### [Objective]
In the listing below, find the line with "finish of the", then repeat exactly every line from the top through that one.

--- Records for the exercise ---

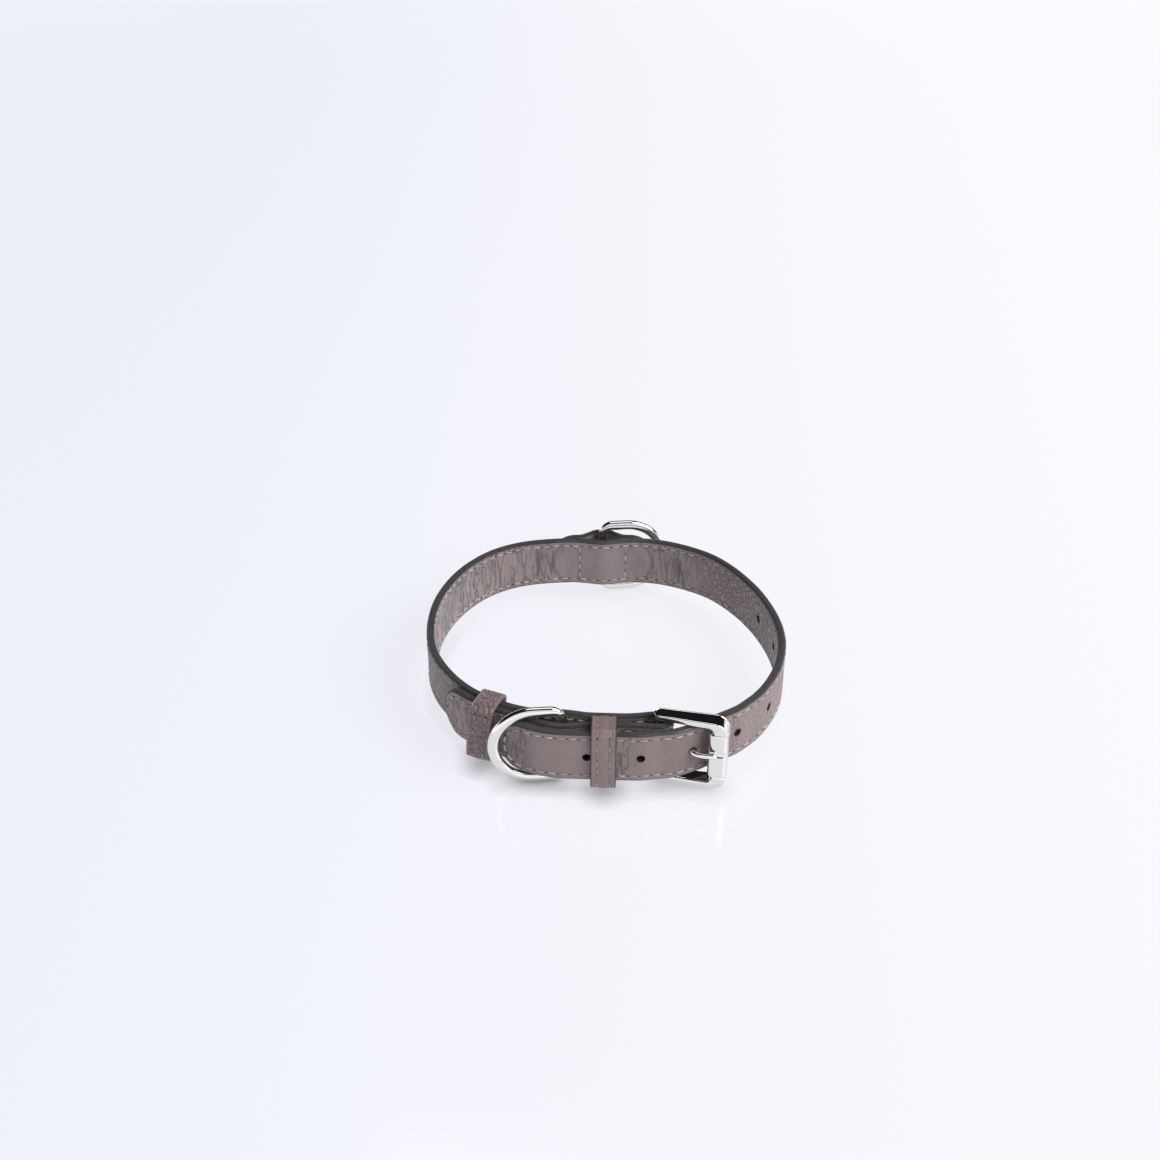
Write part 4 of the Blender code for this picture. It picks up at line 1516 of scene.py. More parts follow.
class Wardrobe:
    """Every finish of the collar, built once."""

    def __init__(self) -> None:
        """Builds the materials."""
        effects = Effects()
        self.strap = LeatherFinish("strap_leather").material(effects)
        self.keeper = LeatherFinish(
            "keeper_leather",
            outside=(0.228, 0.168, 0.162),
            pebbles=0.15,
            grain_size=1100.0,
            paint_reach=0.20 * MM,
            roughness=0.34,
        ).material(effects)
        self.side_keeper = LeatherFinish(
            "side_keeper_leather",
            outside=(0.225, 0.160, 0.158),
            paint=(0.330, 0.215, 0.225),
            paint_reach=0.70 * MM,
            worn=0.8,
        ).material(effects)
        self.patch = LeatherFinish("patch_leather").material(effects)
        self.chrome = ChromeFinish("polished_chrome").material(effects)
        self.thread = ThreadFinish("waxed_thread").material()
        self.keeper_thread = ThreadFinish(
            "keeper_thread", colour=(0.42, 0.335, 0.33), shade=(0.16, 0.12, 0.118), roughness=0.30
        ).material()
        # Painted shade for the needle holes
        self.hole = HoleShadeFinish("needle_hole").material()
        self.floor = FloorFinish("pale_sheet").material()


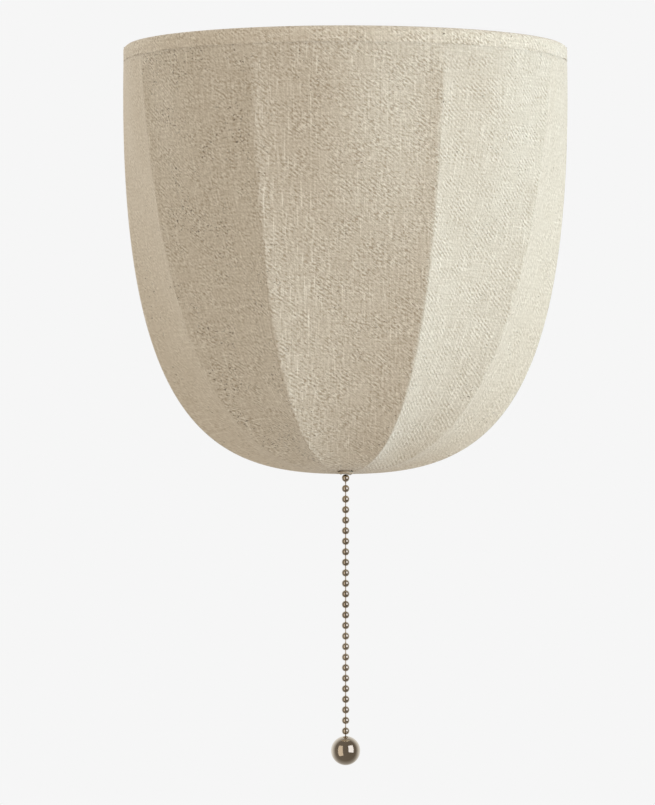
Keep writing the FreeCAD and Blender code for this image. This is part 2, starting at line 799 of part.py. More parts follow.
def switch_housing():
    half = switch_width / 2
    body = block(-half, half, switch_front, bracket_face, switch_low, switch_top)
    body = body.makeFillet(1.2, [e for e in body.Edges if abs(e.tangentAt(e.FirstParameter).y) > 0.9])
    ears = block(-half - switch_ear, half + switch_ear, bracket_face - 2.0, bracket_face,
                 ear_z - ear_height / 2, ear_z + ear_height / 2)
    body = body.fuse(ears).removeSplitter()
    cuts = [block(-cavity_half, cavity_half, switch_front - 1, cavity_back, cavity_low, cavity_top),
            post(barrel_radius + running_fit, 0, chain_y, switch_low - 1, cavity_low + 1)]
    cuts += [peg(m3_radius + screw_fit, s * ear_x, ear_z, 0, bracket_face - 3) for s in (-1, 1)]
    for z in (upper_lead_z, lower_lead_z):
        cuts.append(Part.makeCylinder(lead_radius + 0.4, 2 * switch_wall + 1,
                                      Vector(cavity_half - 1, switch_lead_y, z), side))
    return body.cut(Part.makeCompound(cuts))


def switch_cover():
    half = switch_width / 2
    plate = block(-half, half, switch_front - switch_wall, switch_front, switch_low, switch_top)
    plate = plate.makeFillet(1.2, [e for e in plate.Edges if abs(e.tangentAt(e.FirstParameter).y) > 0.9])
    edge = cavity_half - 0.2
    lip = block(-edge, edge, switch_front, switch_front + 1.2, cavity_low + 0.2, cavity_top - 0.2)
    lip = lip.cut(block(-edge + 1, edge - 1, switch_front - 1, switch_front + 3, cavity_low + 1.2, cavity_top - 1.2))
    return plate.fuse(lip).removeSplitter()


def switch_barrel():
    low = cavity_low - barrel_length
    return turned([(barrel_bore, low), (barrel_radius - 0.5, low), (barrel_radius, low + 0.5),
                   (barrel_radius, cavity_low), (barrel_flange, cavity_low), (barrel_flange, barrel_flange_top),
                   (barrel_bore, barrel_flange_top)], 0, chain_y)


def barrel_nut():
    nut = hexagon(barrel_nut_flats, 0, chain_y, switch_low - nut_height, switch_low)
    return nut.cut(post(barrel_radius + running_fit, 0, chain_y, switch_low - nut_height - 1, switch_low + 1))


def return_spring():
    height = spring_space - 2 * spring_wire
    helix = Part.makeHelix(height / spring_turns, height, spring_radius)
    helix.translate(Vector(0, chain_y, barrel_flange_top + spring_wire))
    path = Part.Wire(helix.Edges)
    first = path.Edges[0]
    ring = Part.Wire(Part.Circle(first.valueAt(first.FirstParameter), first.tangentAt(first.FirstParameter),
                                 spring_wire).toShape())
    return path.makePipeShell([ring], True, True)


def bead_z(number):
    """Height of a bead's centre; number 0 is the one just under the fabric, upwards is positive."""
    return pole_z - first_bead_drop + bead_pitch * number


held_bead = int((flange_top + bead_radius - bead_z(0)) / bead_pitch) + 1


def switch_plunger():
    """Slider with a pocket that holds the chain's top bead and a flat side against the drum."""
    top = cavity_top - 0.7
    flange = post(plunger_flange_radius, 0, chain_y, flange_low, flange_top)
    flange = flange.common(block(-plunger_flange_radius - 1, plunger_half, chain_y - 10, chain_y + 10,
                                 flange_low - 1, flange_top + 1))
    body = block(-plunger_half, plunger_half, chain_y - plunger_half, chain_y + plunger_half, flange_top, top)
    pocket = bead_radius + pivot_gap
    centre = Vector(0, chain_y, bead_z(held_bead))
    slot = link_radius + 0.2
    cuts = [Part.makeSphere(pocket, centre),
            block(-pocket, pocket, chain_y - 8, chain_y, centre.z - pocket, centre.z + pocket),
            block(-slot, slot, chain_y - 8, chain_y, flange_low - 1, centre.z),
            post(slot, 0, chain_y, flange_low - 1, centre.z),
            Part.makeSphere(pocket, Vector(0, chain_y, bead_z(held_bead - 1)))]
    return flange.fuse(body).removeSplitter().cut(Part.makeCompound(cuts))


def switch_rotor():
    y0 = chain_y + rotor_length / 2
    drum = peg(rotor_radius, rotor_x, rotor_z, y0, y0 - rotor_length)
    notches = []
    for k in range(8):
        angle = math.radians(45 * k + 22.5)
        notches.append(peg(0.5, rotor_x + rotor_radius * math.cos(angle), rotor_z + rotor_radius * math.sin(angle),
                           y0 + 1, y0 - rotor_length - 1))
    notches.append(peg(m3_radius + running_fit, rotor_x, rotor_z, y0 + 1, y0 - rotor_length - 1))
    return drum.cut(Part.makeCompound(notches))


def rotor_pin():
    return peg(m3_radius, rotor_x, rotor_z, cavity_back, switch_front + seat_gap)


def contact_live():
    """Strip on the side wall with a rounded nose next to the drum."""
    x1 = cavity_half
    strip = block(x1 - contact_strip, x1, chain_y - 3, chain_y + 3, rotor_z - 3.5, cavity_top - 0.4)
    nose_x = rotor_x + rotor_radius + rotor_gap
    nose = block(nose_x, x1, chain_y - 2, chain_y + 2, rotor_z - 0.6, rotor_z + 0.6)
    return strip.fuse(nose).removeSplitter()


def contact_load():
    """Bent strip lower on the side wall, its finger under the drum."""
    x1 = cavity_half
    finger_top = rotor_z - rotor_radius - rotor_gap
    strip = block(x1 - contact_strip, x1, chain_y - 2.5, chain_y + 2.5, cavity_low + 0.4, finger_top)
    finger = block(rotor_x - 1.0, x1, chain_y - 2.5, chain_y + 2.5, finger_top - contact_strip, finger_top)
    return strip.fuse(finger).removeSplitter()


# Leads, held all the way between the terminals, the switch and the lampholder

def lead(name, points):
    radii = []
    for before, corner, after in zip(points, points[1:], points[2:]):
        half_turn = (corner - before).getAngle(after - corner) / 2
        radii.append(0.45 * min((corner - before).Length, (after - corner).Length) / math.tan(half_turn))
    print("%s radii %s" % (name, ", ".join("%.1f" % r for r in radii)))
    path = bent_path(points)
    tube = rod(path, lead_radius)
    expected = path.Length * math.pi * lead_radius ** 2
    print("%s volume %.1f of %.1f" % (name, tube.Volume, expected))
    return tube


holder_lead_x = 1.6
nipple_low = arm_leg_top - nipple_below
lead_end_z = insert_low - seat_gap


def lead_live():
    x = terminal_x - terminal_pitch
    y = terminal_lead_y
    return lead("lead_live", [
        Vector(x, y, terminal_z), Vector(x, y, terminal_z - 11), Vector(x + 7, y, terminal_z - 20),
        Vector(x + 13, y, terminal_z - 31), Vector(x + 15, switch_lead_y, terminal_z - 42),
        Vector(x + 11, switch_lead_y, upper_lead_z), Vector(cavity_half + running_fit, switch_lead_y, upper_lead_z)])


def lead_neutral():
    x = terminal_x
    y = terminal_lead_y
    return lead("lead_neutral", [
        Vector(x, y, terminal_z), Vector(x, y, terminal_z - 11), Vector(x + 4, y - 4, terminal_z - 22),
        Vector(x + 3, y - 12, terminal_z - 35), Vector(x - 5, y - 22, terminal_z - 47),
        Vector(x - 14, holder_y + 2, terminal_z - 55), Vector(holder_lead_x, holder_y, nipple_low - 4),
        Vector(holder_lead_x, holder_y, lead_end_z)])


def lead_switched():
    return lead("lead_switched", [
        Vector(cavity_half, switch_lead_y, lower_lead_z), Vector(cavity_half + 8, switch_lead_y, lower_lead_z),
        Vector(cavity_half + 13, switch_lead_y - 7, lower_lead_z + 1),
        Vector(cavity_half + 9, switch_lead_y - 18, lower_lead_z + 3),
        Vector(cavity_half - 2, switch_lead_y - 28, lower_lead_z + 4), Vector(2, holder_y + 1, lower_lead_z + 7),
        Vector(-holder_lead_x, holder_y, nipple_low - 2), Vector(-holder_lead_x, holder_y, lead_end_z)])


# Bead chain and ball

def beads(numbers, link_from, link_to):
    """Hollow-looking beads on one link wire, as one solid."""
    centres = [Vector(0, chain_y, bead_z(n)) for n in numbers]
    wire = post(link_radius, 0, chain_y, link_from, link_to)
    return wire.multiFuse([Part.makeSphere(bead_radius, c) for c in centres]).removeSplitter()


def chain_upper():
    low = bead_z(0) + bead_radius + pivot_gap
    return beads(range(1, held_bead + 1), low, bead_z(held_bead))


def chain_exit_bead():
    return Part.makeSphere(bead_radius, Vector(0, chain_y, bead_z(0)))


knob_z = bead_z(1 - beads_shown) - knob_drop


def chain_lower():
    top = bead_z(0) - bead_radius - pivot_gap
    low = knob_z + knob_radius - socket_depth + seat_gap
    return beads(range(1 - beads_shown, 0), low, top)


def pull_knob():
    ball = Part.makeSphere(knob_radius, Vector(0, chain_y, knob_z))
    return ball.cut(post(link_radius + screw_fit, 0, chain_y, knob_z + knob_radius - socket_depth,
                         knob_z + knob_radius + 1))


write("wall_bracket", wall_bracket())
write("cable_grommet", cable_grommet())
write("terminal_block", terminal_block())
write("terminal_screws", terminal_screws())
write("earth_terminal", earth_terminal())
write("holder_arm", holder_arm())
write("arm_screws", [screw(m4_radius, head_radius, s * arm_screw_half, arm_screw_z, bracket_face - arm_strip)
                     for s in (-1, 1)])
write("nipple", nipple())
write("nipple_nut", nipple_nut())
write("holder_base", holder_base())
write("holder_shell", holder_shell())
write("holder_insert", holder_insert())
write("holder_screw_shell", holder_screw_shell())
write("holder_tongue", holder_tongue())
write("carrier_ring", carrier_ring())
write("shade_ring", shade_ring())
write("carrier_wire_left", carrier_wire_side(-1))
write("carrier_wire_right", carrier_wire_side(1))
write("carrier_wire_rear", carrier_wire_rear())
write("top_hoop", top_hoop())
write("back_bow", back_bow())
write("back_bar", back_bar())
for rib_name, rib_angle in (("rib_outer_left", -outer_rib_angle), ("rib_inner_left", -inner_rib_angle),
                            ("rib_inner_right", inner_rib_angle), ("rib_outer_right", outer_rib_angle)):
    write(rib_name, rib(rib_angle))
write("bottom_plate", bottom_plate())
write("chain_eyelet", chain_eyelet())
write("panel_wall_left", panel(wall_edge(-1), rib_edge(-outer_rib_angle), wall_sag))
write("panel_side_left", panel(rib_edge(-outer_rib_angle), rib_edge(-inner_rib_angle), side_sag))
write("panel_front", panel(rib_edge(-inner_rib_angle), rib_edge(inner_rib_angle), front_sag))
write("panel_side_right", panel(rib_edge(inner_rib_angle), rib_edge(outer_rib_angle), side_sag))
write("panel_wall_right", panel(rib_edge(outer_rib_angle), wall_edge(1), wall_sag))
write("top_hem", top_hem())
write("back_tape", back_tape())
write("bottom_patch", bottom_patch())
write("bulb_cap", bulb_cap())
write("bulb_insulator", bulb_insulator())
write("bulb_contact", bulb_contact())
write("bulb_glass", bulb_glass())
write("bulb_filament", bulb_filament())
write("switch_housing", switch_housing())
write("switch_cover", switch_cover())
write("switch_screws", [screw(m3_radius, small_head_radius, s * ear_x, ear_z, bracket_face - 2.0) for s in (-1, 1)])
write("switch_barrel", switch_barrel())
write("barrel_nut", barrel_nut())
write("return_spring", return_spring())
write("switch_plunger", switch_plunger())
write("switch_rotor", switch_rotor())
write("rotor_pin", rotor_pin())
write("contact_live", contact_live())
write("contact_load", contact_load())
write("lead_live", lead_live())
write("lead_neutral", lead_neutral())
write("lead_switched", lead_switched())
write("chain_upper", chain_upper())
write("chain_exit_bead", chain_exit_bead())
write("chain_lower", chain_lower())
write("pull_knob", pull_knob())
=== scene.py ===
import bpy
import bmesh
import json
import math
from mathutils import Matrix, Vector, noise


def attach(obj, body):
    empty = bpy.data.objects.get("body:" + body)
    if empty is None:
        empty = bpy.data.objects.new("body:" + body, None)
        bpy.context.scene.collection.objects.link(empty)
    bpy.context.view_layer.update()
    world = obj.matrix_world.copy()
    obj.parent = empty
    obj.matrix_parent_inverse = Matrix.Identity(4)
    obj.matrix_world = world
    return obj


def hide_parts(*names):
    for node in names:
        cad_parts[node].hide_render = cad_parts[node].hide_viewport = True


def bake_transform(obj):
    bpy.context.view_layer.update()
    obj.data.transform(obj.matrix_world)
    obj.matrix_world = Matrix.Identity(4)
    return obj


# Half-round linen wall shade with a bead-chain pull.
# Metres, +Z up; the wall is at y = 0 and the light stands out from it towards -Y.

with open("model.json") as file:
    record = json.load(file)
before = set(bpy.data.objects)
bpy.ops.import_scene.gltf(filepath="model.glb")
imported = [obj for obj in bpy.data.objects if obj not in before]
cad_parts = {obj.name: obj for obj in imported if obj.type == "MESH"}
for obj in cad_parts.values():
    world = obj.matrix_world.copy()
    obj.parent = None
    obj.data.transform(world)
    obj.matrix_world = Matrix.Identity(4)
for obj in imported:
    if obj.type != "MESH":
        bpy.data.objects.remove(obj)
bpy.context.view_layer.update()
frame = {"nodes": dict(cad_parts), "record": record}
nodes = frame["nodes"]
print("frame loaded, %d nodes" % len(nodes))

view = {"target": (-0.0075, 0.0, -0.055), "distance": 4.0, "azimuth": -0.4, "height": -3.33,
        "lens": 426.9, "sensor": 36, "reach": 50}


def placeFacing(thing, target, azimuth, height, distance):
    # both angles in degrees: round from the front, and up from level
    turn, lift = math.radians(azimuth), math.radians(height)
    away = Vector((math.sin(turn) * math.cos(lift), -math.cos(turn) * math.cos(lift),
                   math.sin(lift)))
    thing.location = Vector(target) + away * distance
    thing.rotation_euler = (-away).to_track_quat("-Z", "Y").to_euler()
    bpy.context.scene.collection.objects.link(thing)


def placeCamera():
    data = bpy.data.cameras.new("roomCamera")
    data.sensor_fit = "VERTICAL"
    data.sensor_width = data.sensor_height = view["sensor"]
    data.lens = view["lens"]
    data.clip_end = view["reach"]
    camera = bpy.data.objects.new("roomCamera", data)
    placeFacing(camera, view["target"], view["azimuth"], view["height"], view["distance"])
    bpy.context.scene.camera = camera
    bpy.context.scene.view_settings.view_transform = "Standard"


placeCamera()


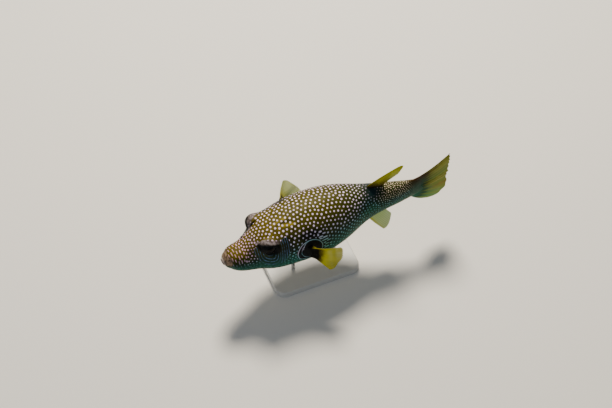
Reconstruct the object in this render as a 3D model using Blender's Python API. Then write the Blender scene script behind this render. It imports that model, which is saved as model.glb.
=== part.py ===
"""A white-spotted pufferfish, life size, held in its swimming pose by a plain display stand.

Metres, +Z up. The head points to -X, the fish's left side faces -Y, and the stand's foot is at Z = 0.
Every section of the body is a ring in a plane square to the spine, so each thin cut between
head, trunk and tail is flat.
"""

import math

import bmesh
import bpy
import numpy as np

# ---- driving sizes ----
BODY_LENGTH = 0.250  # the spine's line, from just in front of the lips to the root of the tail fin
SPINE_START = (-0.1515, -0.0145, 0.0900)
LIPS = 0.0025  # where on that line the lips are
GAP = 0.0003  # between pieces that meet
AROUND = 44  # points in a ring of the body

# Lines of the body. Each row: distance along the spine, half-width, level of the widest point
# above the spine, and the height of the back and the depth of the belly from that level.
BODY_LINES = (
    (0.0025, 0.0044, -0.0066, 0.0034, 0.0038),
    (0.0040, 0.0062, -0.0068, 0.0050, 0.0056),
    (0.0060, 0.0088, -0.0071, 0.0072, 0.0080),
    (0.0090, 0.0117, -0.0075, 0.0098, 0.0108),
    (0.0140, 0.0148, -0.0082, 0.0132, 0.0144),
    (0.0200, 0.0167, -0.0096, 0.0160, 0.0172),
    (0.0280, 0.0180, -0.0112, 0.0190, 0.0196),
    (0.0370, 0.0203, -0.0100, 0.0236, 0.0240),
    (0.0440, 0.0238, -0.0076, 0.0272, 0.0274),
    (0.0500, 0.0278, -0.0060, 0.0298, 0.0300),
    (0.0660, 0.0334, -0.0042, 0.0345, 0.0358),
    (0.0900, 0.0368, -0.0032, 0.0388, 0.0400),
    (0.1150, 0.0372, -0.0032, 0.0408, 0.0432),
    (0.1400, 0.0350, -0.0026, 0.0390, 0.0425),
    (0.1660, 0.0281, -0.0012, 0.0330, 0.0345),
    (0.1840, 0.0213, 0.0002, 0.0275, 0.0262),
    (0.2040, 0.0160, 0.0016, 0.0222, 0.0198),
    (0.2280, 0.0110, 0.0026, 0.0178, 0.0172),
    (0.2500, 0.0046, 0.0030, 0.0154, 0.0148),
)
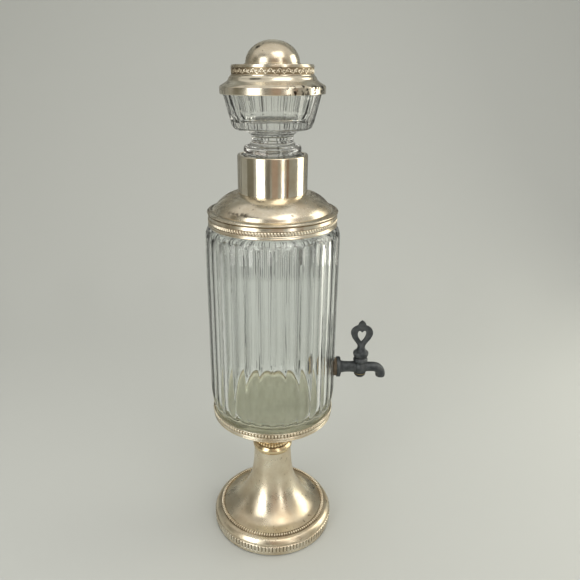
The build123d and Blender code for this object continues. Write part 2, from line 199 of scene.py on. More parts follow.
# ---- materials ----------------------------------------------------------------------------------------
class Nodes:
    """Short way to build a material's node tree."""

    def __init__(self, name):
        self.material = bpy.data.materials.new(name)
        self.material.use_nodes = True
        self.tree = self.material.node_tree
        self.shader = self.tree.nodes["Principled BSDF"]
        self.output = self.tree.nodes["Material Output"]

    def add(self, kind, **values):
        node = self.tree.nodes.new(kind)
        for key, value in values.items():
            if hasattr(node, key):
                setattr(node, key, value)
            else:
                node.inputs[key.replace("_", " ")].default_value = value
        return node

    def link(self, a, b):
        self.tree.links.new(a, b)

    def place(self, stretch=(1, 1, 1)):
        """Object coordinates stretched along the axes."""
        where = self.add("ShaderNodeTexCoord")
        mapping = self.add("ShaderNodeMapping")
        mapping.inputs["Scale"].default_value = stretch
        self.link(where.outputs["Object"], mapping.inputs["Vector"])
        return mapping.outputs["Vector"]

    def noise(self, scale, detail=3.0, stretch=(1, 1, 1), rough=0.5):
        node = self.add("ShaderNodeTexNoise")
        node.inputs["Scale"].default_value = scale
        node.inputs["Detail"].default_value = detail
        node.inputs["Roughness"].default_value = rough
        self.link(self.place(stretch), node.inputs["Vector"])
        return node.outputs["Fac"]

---

### [Answer to this problem]
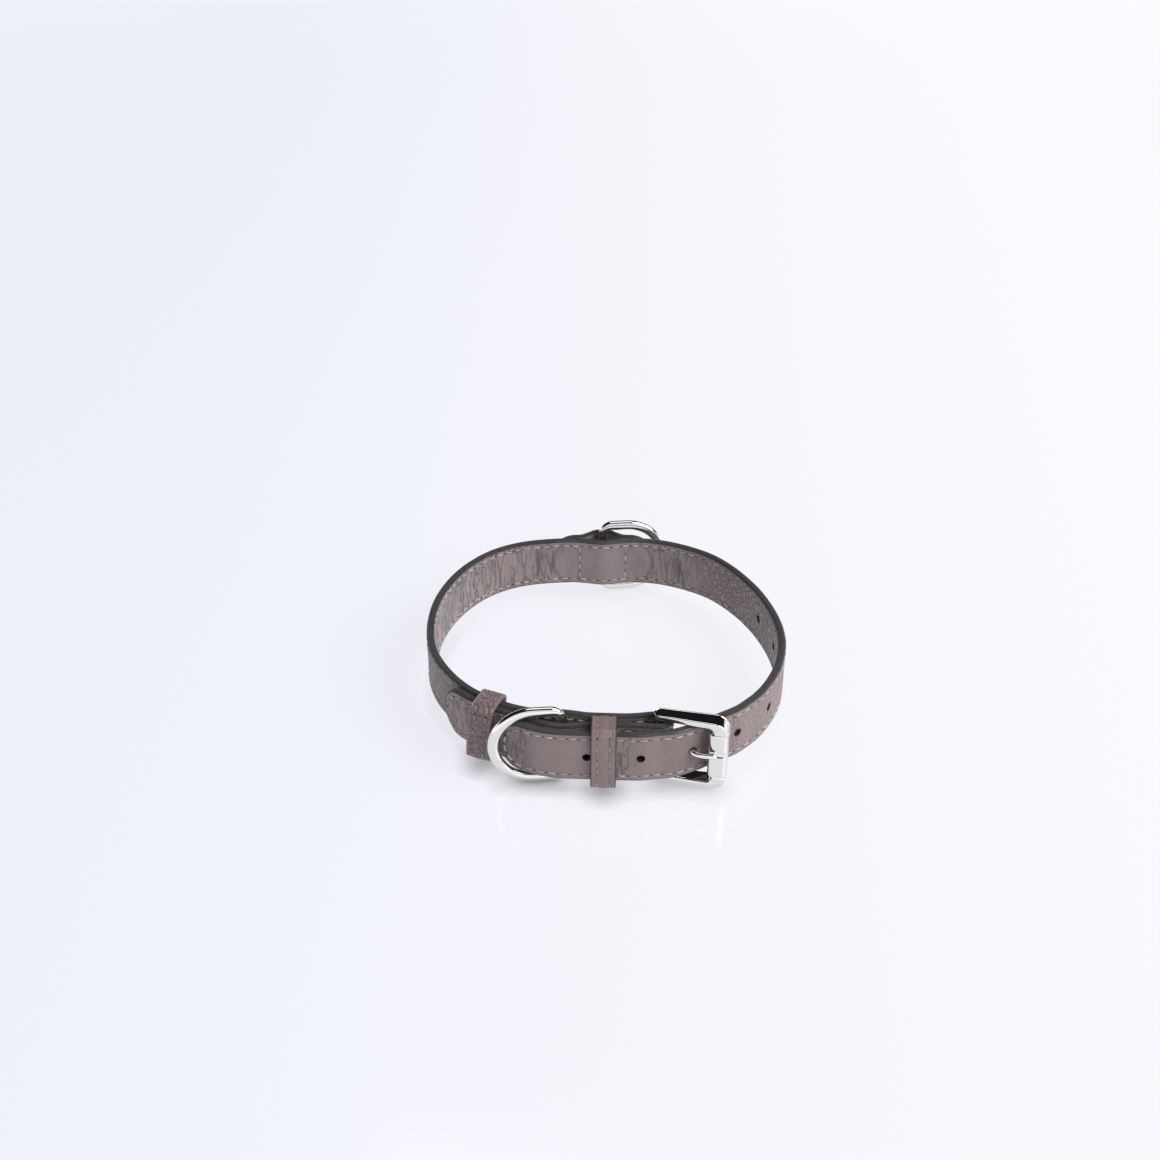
Write part 4 of the Blender code for this picture. It picks up at line 1516 of scene.py. More parts follow.
class Wardrobe:
    """Every finish of the collar, built once."""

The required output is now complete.